Government pollution guidelines established by the EPA will longer permit the disposal of the liquid waste directly into the river. The refinery's research group developed the following set of alternatives uses for the liquid waste material.
1. Produce a secondary product K by adding 1 pound of raw material A to every pound of liquid waste.
2. Produce a secondary product M by adding 1 pound of raw material B to every pound of liquid waste.
3. Specially treat the liquid waste so that it meets pollution standards before dumping it into the river.
The company's management knows that the secondary products will be low in quality and may not be profitable. However, management also recognizes that the special treatment alternative will be a relatively expensive operation. The company's problem is to determine how to satisfy the pollution regulations and still maintain the highest possible profit. How should the liquid waste material be handled? Should Skillings produce product K, produce product M, use the special treatment, or employ some combination of the three alternatives?
Last month 10,000 pounds of the company's primary product was produced. The accounting department has prepared a cost report showing the breakdown of fixed and variable expenses that were incurred during the month.
Cost Analysis for 10,000 Pounds
Of Primary Product

Fixed Cost
Administrative expenses $12,000
Refinery overhead $ 4,000
Variable Costs
Raw Material A $15,000
Raw Material B $16,000
Direct Labor $ 5,000
Total $52,000
In this cost analysis, the fixed cost portion of the expenses is the same every month regardless of the production level. Direct labor costs are expected to run $0.20 per pound for product K and $0.10 per pound for product M.
The company's primary product sells for $5.70 per pound. Secondary product K sells for $0.85 and product M will sell for $0.65 per pound.
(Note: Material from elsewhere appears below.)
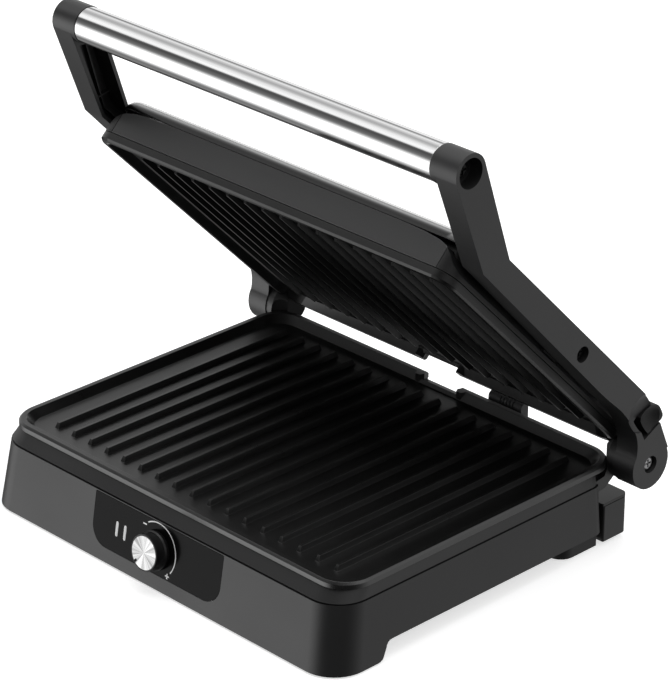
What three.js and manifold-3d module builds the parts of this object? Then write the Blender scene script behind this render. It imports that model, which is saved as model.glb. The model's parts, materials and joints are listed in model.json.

The special treatment of the liquid waste will cost $0.25 per pound.
For the upcoming production period, 5000 pounds of raw material A and 7000 pounds of raw material B will be available.

Please show a cost analysis showing the profit contribution per pound for the primary product, product K, and product M.
The optimal production quantities and waste disposal plan, including the projected profit.
Show linear programming and the constraints.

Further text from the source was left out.